Надо было строить надежный и крепкий грузовик. Чтоб ездить ему долго, а стоить недорого. Чтоб управлять им было легко, а чинить еще легче, потому что за руль его должен сесть конопатый деревенский парень, вчерашний хлебопашец, управлявший тихим Савраской. И самое главное — этот советский грузовик должен существовать не в единственном выставочном экземпляре на показ, а в сотнях тысяч и миллионах качественных рабочих образцов.

— Все мы по земле ходим, — говорил директор, — а автомобиль катится, вот и давайте от земли не отрываться. В облаках аэропланы витают, это другое ведомство.

И еще он говорил:

— Я считаю, что машину не должны лизать там, где не нужно. Я требую, чтобы машина была рабочей, прочной и дешевой.

Лихачев понимал, что строить новый завод надо с заделом, с мечтой на будущее, а всякие там цветные фары, подфарнички, хромированные бляшечки — это все для пижонов. Завод должен работать, и весь заводской организм обязан быть гибким: появилась новая сталь — тут же ее в дело. «Красный пролетарий» выпустил станки мирового класса — сейчас же их у себя на АМО и поставим. Вот таким манером, считал директор, постепенно, но верно автомобиль будет улучшаться, а завод становиться сверхсовременным. Вот его подход!

Иван Алексеевич Лихачев был самоучкой в том прекрасном значении, которое может вызывать только уважение. У него была мечта. Всю жизнь он стремился воплотить эту мечту в металл, этой мечте были подчинены все его планы, он видел ее на бумаге, на синьках и планшетах в своем директорском кабинете, мечта снилась по ночам.

Тот автомобиль выкатился откуда-то справа, будто из-под руки. Шофер был в кепи с прямым козырьком и в очках... «Варежку-то закрой, просквозит, — говорил дядя. — Город наш морской».

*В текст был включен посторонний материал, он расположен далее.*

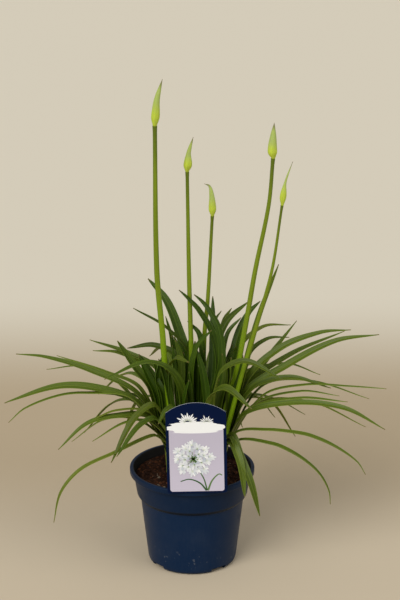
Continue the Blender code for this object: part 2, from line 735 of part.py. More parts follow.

С вокзала на трамвае ехали на Нарвскую заставу. Тетя поила чаем с вареньем и все расспрашивала, как в деревне, жив ли дед Котомкин, звонят ли в Ивановской церкви к обедне и как там новый батюшка Филарет, молоденький, с аккуратной бородкой. Он отвечал, а сам думал про чудо, проехавшее мимо него на вокзальной площади.